The SAS ODBC Driver can communicate with a SAS/SHARE server or an SPD Server. You can interchange SAS data and SPD Server data by using the LIBNAME statement engine option in either SAS or SPD Server.

SAS Scalable Performance Data (SPD) Server

The SPD Server uses the latest parallel processing methods and data server capabilities to efficiently access large volumes of data and to serve large numbers of concurrent users. The SPD Server provides efficient data access for hundreds of users across multiple processors. The SAS ODBC Driver can be configured for a direct connection to an SPD Server. ODBC connections to SPD SNET are not supported with SAS 9 and later versions of the SAS ODBC Driver.
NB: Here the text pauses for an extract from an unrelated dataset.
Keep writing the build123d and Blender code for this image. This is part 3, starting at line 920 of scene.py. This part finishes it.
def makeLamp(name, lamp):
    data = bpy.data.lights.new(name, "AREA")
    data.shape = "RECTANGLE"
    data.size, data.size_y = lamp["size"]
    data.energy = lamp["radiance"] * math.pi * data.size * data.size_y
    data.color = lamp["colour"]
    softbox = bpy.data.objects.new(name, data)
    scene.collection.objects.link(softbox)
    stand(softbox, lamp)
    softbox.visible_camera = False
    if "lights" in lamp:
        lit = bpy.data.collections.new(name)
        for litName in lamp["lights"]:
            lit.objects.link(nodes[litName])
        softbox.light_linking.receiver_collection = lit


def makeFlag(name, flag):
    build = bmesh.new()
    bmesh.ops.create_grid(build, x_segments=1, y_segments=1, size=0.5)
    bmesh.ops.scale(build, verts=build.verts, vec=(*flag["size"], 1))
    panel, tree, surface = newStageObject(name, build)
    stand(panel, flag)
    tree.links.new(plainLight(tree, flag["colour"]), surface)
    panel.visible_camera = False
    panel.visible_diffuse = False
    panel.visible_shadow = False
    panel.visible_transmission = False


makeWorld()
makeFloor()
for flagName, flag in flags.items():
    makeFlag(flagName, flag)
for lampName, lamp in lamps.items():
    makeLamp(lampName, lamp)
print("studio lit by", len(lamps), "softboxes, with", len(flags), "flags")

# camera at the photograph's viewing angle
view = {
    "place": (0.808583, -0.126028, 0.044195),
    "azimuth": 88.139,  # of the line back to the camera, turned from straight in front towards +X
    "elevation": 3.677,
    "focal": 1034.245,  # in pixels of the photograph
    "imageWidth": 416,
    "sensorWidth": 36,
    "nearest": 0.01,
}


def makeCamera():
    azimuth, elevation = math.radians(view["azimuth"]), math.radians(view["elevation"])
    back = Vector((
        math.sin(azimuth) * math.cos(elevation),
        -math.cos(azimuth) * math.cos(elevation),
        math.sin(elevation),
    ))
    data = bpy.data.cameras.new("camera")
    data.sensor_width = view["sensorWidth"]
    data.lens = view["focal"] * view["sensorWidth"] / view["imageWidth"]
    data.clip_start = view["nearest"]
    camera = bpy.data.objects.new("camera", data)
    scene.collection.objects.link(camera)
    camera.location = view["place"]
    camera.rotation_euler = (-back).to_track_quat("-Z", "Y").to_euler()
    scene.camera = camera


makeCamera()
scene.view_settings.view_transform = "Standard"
The SPD Server allows access to SAS data for intensive processing (queries and sorts) on the host server machine. It organizes and processes SAS data to take advantage of parallel processors on specific host servers.

You must have the SPD Server licensed on your client machine. Then, you can interchange SAS data and SPD Server data by using the LIBNAME statement engine option either in SAS or on the SPD Server. For more information, see SAS Scalable Performance Data Server: User's Guide.

SAS Terminology

Software products often include similar components or constructs that are known by different names. For the ODBC standard and SAS, the following correspondences exist:

ODBC term	SAS Term
owner	library name (libref)
table	data set
qualifier	SAS data does not use a qualifier

Therefore, if your application that is ODBC compliant asks you to specify the owner for a SAS library, you should specify the libref. If the application asks for a table name, you should specify the name of the SAS data set. If a qualifier is requested, you can usually leave the field blank.